## WORK TO DO
Your task is to repeat all of the material exactly.

=== DATASET CONTENT ===

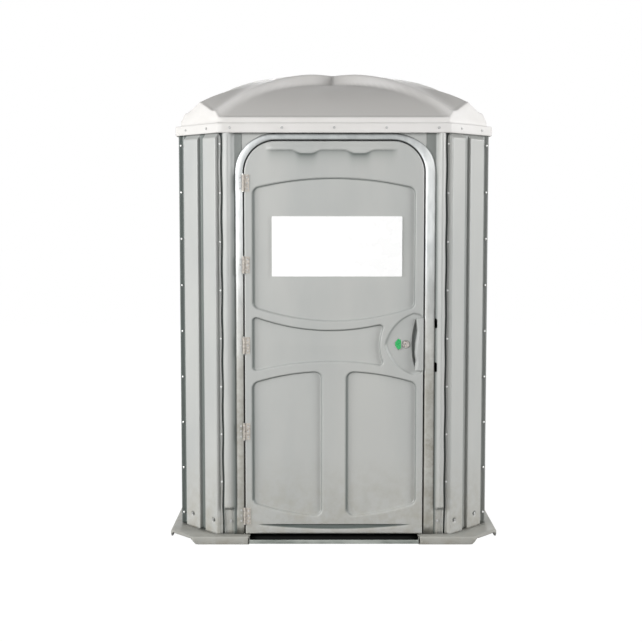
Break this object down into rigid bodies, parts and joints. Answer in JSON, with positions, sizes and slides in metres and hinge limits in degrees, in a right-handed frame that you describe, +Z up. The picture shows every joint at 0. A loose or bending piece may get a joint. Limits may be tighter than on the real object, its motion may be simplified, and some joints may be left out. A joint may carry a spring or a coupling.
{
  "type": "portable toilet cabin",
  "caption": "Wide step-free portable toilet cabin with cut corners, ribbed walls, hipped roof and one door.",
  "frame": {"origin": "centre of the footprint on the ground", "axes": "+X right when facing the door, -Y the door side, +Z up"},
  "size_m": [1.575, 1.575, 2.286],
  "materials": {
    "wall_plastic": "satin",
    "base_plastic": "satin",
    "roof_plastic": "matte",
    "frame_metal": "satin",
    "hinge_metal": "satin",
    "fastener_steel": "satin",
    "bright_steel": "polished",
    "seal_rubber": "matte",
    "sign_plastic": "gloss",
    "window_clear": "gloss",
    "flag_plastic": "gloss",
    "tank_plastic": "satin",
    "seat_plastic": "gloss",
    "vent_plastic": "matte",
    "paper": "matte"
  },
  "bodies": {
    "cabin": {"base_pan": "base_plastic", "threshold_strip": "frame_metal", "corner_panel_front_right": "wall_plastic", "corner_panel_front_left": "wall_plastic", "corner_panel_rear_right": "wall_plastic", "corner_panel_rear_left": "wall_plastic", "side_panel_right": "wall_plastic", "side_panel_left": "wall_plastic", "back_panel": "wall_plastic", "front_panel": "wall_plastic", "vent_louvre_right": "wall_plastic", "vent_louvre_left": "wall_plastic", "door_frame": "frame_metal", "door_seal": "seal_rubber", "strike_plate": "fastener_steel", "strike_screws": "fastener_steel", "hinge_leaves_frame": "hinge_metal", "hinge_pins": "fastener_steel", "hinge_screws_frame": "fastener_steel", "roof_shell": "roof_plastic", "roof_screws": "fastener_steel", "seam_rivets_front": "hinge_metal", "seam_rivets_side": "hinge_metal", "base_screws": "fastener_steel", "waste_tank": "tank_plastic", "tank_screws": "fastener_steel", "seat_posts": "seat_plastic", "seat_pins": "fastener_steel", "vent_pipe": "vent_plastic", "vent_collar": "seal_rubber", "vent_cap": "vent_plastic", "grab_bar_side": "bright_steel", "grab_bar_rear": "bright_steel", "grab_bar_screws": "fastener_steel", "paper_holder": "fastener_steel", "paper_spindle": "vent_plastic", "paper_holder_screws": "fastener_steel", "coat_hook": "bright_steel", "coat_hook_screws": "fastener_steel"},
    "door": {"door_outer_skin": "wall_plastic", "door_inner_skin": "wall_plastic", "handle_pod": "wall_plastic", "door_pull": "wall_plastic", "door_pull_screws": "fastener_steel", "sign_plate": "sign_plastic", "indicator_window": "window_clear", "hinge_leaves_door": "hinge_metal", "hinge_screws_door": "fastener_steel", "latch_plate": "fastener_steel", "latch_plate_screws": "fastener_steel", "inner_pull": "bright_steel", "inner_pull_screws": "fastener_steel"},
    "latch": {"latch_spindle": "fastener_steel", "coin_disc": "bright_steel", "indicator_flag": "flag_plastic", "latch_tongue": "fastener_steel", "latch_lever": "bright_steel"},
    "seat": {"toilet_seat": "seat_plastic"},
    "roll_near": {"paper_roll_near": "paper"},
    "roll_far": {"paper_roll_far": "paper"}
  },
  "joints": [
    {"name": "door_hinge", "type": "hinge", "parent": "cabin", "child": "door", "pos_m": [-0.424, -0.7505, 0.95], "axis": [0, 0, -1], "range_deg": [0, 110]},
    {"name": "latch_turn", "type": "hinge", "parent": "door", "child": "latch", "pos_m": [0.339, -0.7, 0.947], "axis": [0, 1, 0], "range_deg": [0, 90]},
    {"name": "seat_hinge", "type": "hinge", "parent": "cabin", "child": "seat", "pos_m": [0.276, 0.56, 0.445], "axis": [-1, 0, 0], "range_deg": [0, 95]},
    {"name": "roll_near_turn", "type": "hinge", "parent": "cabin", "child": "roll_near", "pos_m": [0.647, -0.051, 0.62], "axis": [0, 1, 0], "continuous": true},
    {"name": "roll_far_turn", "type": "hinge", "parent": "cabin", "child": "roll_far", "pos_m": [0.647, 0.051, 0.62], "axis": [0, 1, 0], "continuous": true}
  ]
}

===

## TASK SOLUTION
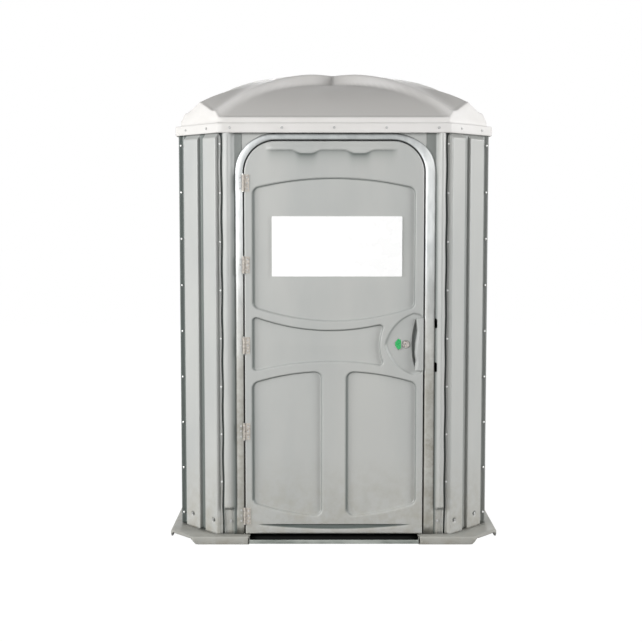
Break this object down into rigid bodies, parts and joints. Answer in JSON, with positions, sizes and slides in metres and hinge limits in degrees, in a right-handed frame that you describe, +Z up. The picture shows every joint at 0. A loose or bending piece may get a joint. Limits may be tighter than on the real object, its motion may be simplified, and some joints may be left out. A joint may carry a spring or a coupling.
{
  "type": "portable toilet cabin",
  "caption": "Wide step-free portable toilet cabin with cut corners, ribbed walls, hipped roof and one door.",
  "frame": {"origin": "centre of the footprint on the ground", "axes": "+X right when facing the door, -Y the door side, +Z up"},
  "size_m": [1.575, 1.575, 2.286],
  "materials": {
    "wall_plastic": "satin",
    "base_plastic": "satin",
    "roof_plastic": "matte",
    "frame_metal": "satin",
    "hinge_metal": "satin",
    "fastener_steel": "satin",
    "bright_steel": "polished",
    "seal_rubber": "matte",
    "sign_plastic": "gloss",
    "window_clear": "gloss",
    "flag_plastic": "gloss",
    "tank_plastic": "satin",
    "seat_plastic": "gloss",
    "vent_plastic": "matte",
    "paper": "matte"
  },
  "bodies": {
    "cabin": {"base_pan": "base_plastic", "threshold_strip": "frame_metal", "corner_panel_front_right": "wall_plastic", "corner_panel_front_left": "wall_plastic", "corner_panel_rear_right": "wall_plastic", "corner_panel_rear_left": "wall_plastic", "side_panel_right": "wall_plastic", "side_panel_left": "wall_plastic", "back_panel": "wall_plastic", "front_panel": "wall_plastic", "vent_louvre_right": "wall_plastic", "vent_louvre_left": "wall_plastic", "door_frame": "frame_metal", "door_seal": "seal_rubber", "strike_plate": "fastener_steel", "strike_screws": "fastener_steel", "hinge_leaves_frame": "hinge_metal", "hinge_pins": "fastener_steel", "hinge_screws_frame": "fastener_steel", "roof_shell": "roof_plastic", "roof_screws": "fastener_steel", "seam_rivets_front": "hinge_metal", "seam_rivets_side": "hinge_metal", "base_screws": "fastener_steel", "waste_tank": "tank_plastic", "tank_screws": "fastener_steel", "seat_posts": "seat_plastic", "seat_pins": "fastener_steel", "vent_pipe": "vent_plastic", "vent_collar": "seal_rubber", "vent_cap": "vent_plastic", "grab_bar_side": "bright_steel", "grab_bar_rear": "bright_steel", "grab_bar_screws": "fastener_steel", "paper_holder": "fastener_steel", "paper_spindle": "vent_plastic", "paper_holder_screws": "fastener_steel", "coat_hook": "bright_steel", "coat_hook_screws": "fastener_steel"},
    "door": {"door_outer_skin": "wall_plastic", "door_inner_skin": "wall_plastic", "handle_pod": "wall_plastic", "door_pull": "wall_plastic", "door_pull_screws": "fastener_steel", "sign_plate": "sign_plastic", "indicator_window": "window_clear", "hinge_leaves_door": "hinge_metal", "hinge_screws_door": "fastener_steel", "latch_plate": "fastener_steel", "latch_plate_screws": "fastener_steel", "inner_pull": "bright_steel", "inner_pull_screws": "fastener_steel"},
    "latch": {"latch_spindle": "fastener_steel", "coin_disc": "bright_steel", "indicator_flag": "flag_plastic", "latch_tongue": "fastener_steel", "latch_lever": "bright_steel"},
    "seat": {"toilet_seat": "seat_plastic"},
    "roll_near": {"paper_roll_near": "paper"},
    "roll_far": {"paper_roll_far": "paper"}
  },
  "joints": [
    {"name": "door_hinge", "type": "hinge", "parent": "cabin", "child": "door", "pos_m": [-0.424, -0.7505, 0.95], "axis": [0, 0, -1], "range_deg": [0, 110]},
    {"name": "latch_turn", "type": "hinge", "parent": "door", "child": "latch", "pos_m": [0.339, -0.7, 0.947], "axis": [0, 1, 0], "range_deg": [0, 90]},
    {"name": "seat_hinge", "type": "hinge", "parent": "cabin", "child": "seat", "pos_m": [0.276, 0.56, 0.445], "axis": [-1, 0, 0], "range_deg": [0, 95]},
    {"name": "roll_near_turn", "type": "hinge", "parent": "cabin", "child": "roll_near", "pos_m": [0.647, -0.051, 0.62], "axis": [0, 1, 0], "continuous": true},
    {"name": "roll_far_turn", "type": "hinge", "parent": "cabin", "child": "roll_far", "pos_m": [0.647, 0.051, 0.62], "axis": [0, 1, 0], "continuous": true}
  ]
}